Unfortunately, FarCry suffers from something I call "Half-Life Syndrome," which is when a genuinely good FPS becomes long, frustrating, repetitive and tedious about half-way through due to stupid, arbitrary tasks popping up along the way. You see, it's natural in any FPS to continually up the difficulty as the game goes on until it plateaus somewhere between "Impossible" and "Anal rape." Despite its razor thin and ridiculous plot, I was having an absolute blast frolicking in the jungle until the appearance of these skinless ape things that looked eerily similar to those monsters from Doom 3. Whoever thought up these things clearly thought the game was not hard enough because these "trigen" as they call them will seriously FUCK YOU UP. On the second easiest mode they will kill you in one hit. That's right, ONE HIT. The only time that mechanic has worked in a video game is when the monster is a one-time-boss, and you're actually meant to run away than actually fight it. But no, once these guys appear they never go away. And what's more is that they're never alone. It's always two or three at a time. The most I've ever fought is seven at a time, after which I needed a fresh application of deodorant. But the true kick in the balls is their twenty foot rape reach of death. So even when you've got your gun trained on them, they can still bridge the distance in under a half a second. I quickly figured out that if they'd already locked eyes with yours then it was already too late and you should just wait for death.

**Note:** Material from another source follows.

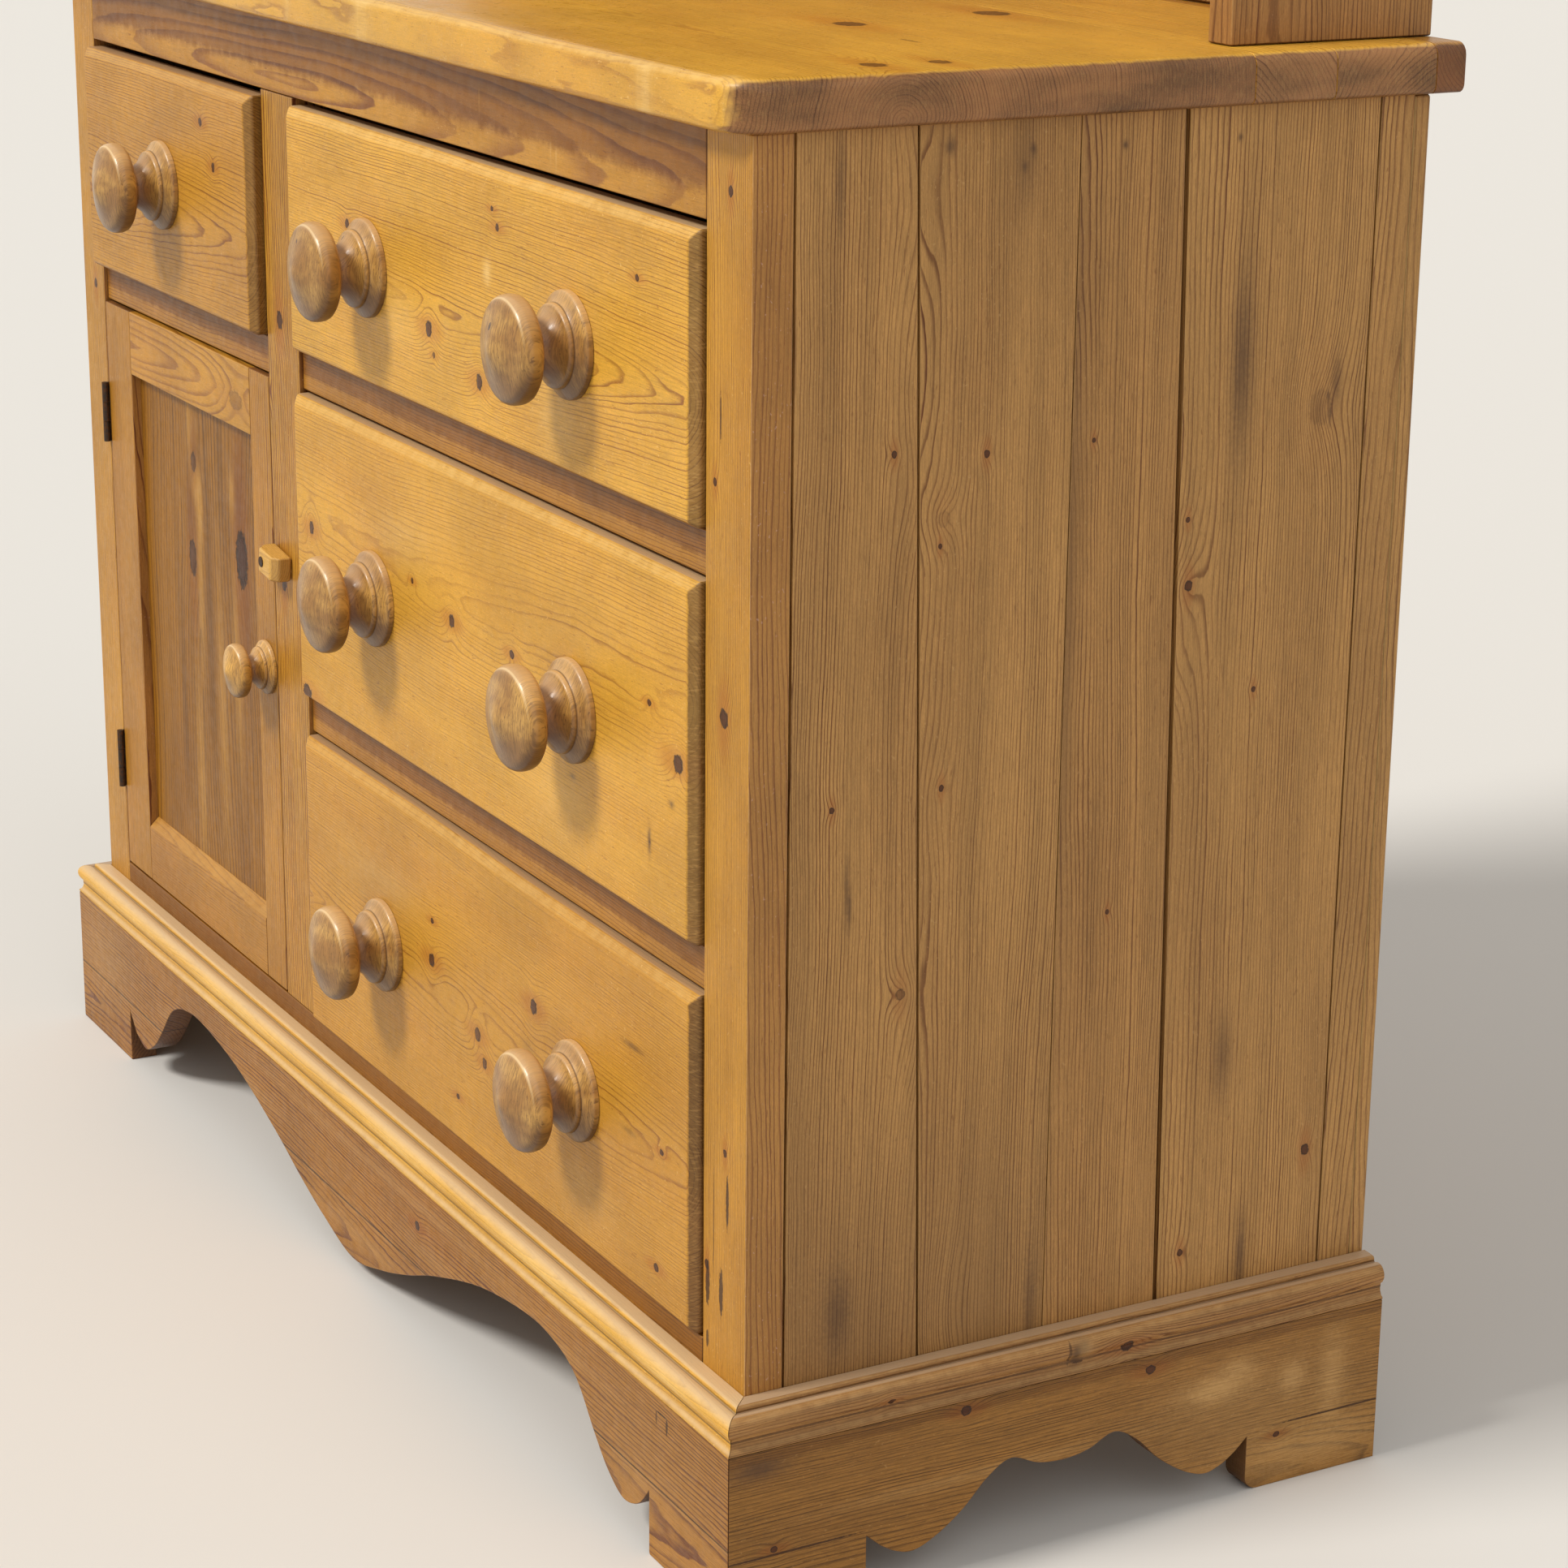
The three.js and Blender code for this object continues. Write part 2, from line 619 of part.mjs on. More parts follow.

In order to survive the rest of the game I realized needed to bind my left mouse button to quick save and my right mouse button to quick load. That is, of course, if there was saving. It's shocking to see no save feature in a modern computer game. Rather, the game has a checkpoint system which will save for you after it's arbitrarily decided you've done enough tedious shit. This honestly isn't too bad after a while because it gives you a chance to rethink certain situations and how you tackled them and you honestly don’t die enough for it to become an annoyance. Unfortunately, after previously said arrival of trigens, just killing a room full of them becomes a heroic accomplishment in itself, yet you won’t be able to save the game until you blast through the next three rooms full of them. This turns the game into a mad rush to the next checkpoint and makes the game an utter chore. Imagine doing ten minutes worth of frustrating tedious work only to be sent back by a pissant little ape thing with a bad attitude.

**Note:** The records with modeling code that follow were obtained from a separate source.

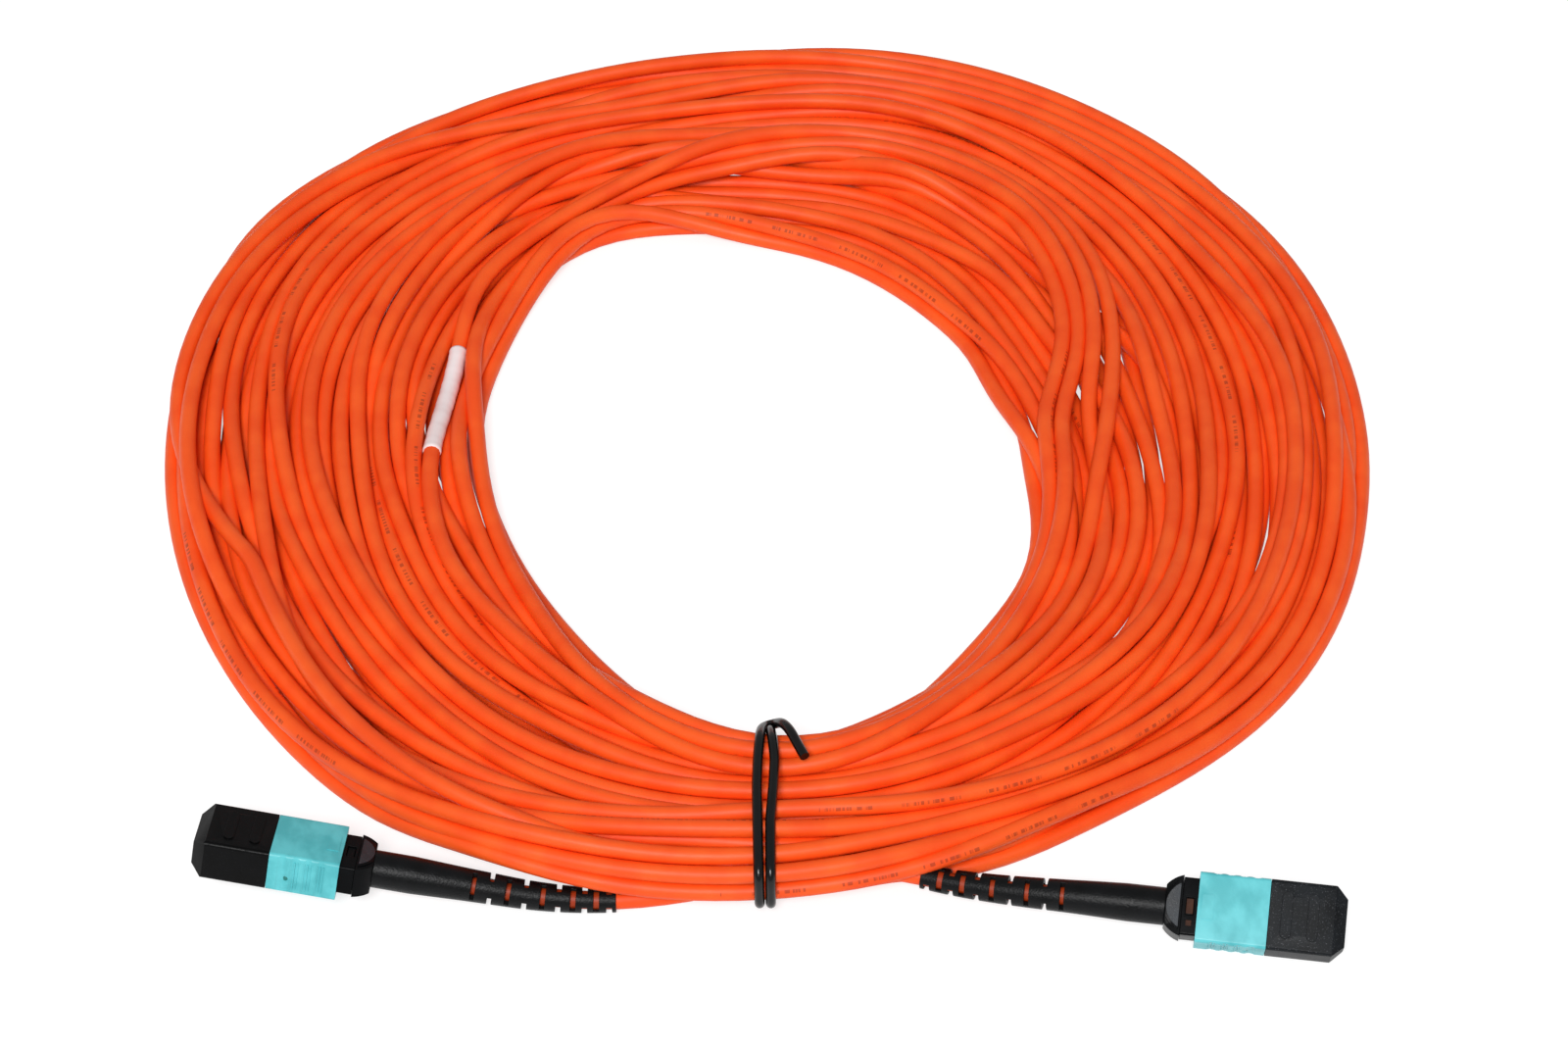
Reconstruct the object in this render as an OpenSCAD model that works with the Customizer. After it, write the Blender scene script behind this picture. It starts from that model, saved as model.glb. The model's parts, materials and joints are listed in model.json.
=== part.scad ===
// Multi-fibre patch cord: a round fibre cord wound in one flat coil and tied at the
// front, with a push-on 12-fibre plug, a slotted boot and a dust cap at each end.
//
// Frame: +Z up, the floor is z = 0, the origin lies on the floor midway between the
// two plugs. The coil lies behind the plugs, towards +Y.
// Each plug is drawn in its own frame: +X points out of the nose, the front edge of
// the sliding housing is x = 0, Y is across the wide face and Z is its thickness.

/* [Cord] */
// Outer diameter of the cord's jacket
cable_d = 3.2; // [2.8:0.1:3.8]
// Loops of the coil in each of its layers
loops_per_layer = 6; // [4:1:6]
// Layers of the coil
coil_layers = 4; // [2:2:4]
// Free gap between one layer of the coil and the next
layer_gap = 0.45; // [0.42:0.01:0.8]
// Free gap between one loop and the next where the tie draws them together
loop_gap = 0.72; // [0.6:0.02:1.2]
// Diameter of the tie's coated wire
tie_d = 1.5; // [1.2:0.1:1.8]
// Wall of the label sleeve
label_wall = 0.3; // [0.2:0.05:0.5]
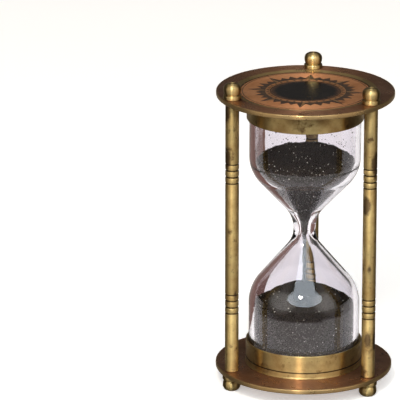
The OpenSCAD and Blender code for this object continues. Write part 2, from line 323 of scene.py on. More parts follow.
def band(tree, value, middles, edge, core, most=1.0):
    """Rises from 0 at a distance of edge from the nearest of middles to most at core."""
    near = None
    for middle in middles:
        away = math_node(tree, "ABSOLUTE", math_node(tree, "SUBTRACT", value, middle))
        near = away if near is None else math_node(tree, "MINIMUM", near, away)
    return add(tree, "MapRange", {0: near, 1: edge, 2: core, 3: 0.0, 4: most}).outputs[0]


def stain_mark(tree, place, spot, size):
    """A ragged upright stain at a spot in millimetres."""
    away = add(tree, "VectorMath", {0: place, 1: tuple(MM * v for v in spot)},
               operation="SUBTRACT").outputs[0]
    away = add(tree, "VectorMath", {0: away, 1: (1 / MM, 1 / MM, MARK_STRETCH / MM)},
               operation="MULTIPLY").outputs[0]
    away = add(tree, "VectorMath", {0: away}, operation="LENGTH").outputs["Value"]
    away = math_node(tree, "MULTIPLY_ADD", cloud(tree, place, 1.6, 4, 6.6), MARK_RAGGED, away)
    return add(tree, "MapRange", {0: away, 1: size + 1.4, 2: size + 0.5, 3: 0.0, 4: 0.85}).outputs[0]


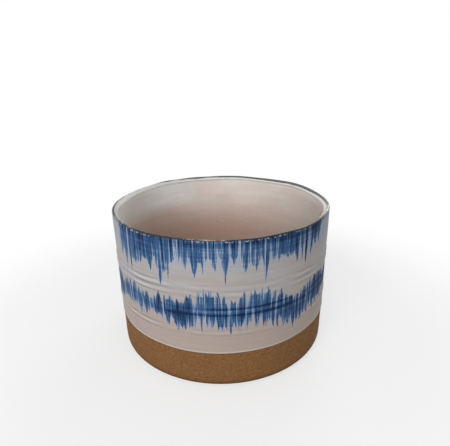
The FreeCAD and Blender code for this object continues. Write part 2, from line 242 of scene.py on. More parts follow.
def place_property(name, description, default):
    return bpy.props.FloatVectorProperty(
        name=name, description=description, default=default, subtype="TRANSLATION")


def colour_property(name, description, *rgb):
    return bpy.props.FloatVectorProperty(
        name=name, description=description, default=linear(*rgb), subtype="COLOR", min=0, max=1)


class CachepotSizes(bpy.types.PropertyGroup):
    rim_diameter: length_property("Rim diameter", "Across the glaze at the lip", 0.178)
    base_diameter: length_property("Base diameter", "Across the bare clay at the foot", 0.1762)
    wall_thickness: length_property("Wall", "Through the clay and both glazes", 0.005)
    crest_radius: length_property("Crest radius", "Round of the lip's outer edge", 0.0012)
    coat: length_property("Glaze coat", "Thickness of a coat of glaze", 0.0004)
    tuck: length_property("Tuck", "How far a coat's hidden back reaches into the clay", 0.00006)
    floor_round: length_property("Floor round", "Radius between inside wall and floor", 0.008)
    foot_round: length_property("Foot round", "Radius of the foot's outer edge", 0.003)
    foot_ring: length_property("Foot ring", "Width of the ring that stands on the pads", 0.018)
    foot_recess: length_property("Recess", "Depth of the hollow under the foot", 0.002)
    ring_rise: length_property("Ring rise", "Height of a raised throwing ring", 0.00045)
    ring_width: length_property("Ring width", "Width of a raised throwing ring", 0.0042)
    glaze_bead: length_property("Glaze bead", "Swelling where the glaze ends", 0.00015)
    hand_wobble: length_property("Hand wobble", "Slow unevenness of a thrown wall", 0.0012)
    clay_grain: length_property("Clay grain", "Roughness of the bare clay", 0.00016)
    pad_fuzz: length_property("Pad fuzz", "Unevenness of the felt", 0.0003)
    columns: bpy.props.IntProperty(
        name="Columns", description="Facets round the pot", default=960, min=120)


class CachepotColours(bpy.types.PropertyGroup):
    # Set far greyer than the lip glaze, which is likely the same white: painted shade on the outer
    # wall
    white: colour_property("White glaze", "The outer glaze, as grey as photographed", 157, 156, 158)
    white_warm: colour_property("Warm patches", "Warm places in it", 162, 145, 138)
    # Also the painted highlight on the throwing rings
    lip_white: colour_property("Lip glaze", "The glaze on the bevel", 232, 232, 228)
    liner: colour_property("Liner glaze", "The glaze inside", 230, 223, 217)
    # Warmer, darker glaze deep inside: partly the glaze, partly painted shade; also its warm
    # patches
    liner_warm_and_shade: colour_property("Warm liner", "Deep places inside", 196, 167, 154)
    # Colour of the painted light on the inside wall
    liner_cool: colour_property("Cool liner", "Cool, pale places inside", 244, 248, 246)
    # Colour of the painted shade on the inside wall
    liner_dull: colour_property("Dull liner", "Dull places inside", 182, 178, 172)
    pale_ink: colour_property("Pale ink", "Washed cobalt", 126, 145, 166)
    middle_ink: colour_property("Middle ink", "Cobalt at its usual depth", 44, 79, 119)
    dark_ink: colour_property("Dark ink", "Pooled cobalt", 10, 30, 62)
    # Also the colour of painted shade in the ring grooves, on the bevel and at the foot's edge
    slate: colour_property("Crest line", "The line on the crest", 44, 50, 50)
    tan: colour_property("Glaze break", "Where a coat thins over clay", 146, 134, 114)
    clay: colour_property("Clay", "Bare fired stoneware", 124, 86, 48)
    # Also painted shade under the glaze line and towards the foot
    clay_dark: colour_property("Dark grain", "Iron in the clay", 92, 62, 32)
    clay_pale: colour_property("Pale grain", "Sand in the clay", 152, 114, 78)
    felt: colour_property("Felt", "The pads", 62, 60, 58)
    felt_pale: colour_property("Pale fibre", "Stray fibres", 104, 101, 97)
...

After about half way through the game you start to have problems with the crap Doyle gives you. As soon as you're done the three hour monstrous task of getting from point A to point B to take care of arbitrary task C, Val and Doyle arrive to whisk you away for your next ten mile trek of death. I originally assumed Jack must have had balls the size of oranges due the sheer audacity of wearing a bright red Hawaiian shirt during jungle combat. However, after ten hours of taking orders from two people sitting in a quiet bunker shoveling snacks from the nearby vending machine into their mouths, one does begin to wonder who the man in Jack and Val's relationship is.

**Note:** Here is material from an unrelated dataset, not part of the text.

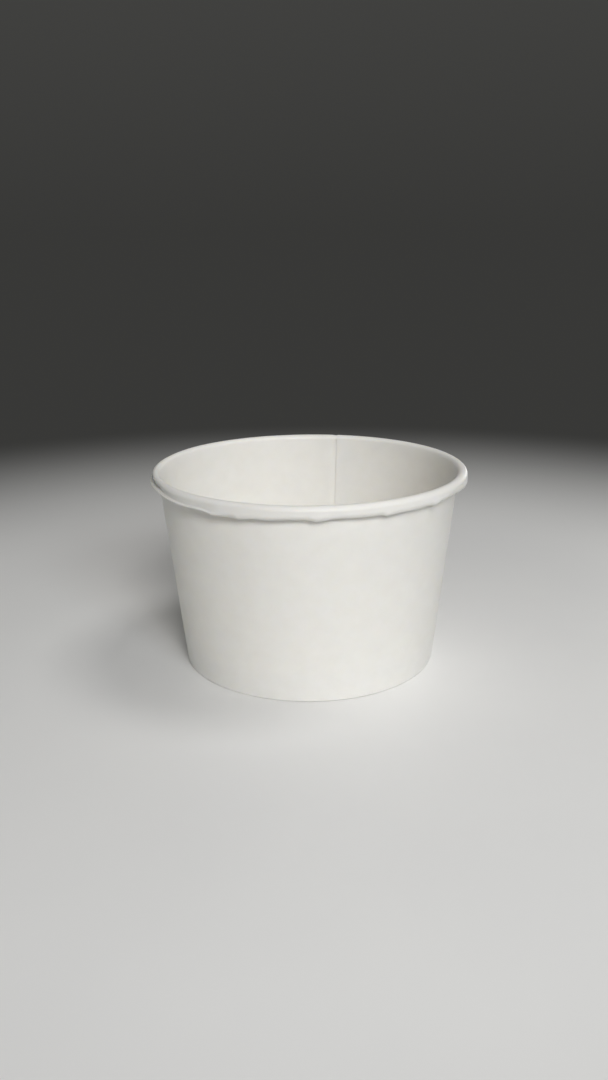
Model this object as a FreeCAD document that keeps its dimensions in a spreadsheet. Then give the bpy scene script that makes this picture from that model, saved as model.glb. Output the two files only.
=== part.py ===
import FreeCAD, Part
import math
import os
import Sketcher

# Paper sundae cup: one board wrapped to a cone, lapped on itself, hemmed round the skirt of
# a base disc and rolled outward at the mouth. Origin: centre of the foot, +Z up.

doc = FreeCAD.newDocument("SundaeCup")

# Driving sizes, in millimetres and degrees
SIZES = {
    "rim_diameter": 95.0,
    "base_diameter": 77.0,
    "cup_height": 59.5,
    "board": 0.4,
    "roll_width": 3.1,
    "roll_height": 3.7,
    "lid_land": 0.4,
    "edge_gap": 0.15,
    "kinks": 15,
    "kink_depth": 0.5,
    "kink_angle": 3.0,
    "neck": 0.5,
    "crease": 0.3,
    "base_board": 0.3,
    "base_lift": 8.5,
    "bend": 0.6,
    "seal_gap": 0.02,
    "skirt_clearance": 0.4,
    "hem_clearance": 1.3,
    "lap_width": 7.0,
    "lap_ramp": 2.4,
    "seam_angle": 77.3,
}

sheet = doc.addObject("Spreadsheet::Sheet", "Sizes")
for row, (alias, number) in enumerate(SIZES.items(), start=1):
    sheet.set(f"A{row}", alias)
    sheet.set(f"B{row}", str(number))
    sheet.setAlias(f"B{row}", alias)
doc.recompute()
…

After the trigen, the game lost its charm. It became more about surviving until the next checkpoint rather than finding fun ways to sneak up on people and lobotomizing them with a rifle. It became less about freedom and more about getting from point A to point B. All in all the game became a total chore. I found myself wanting to have the game be over with so I could uninstall it to free up some space on my hard drive for a new game.

The Bottom Line

However, for a game that came out in 2004, FarCry is rather spectacular for its adaptive AI and open environments. If you can get past the frustration of dying a lot (and there are tons of people out there that can do this much better than I can), then FarCry is game you shouldn't miss. All around, it’s an FPS gem, one which I'm glad I decided to finally try out. FarCry will certainly keep you entertained and is worth shelling out $20 for.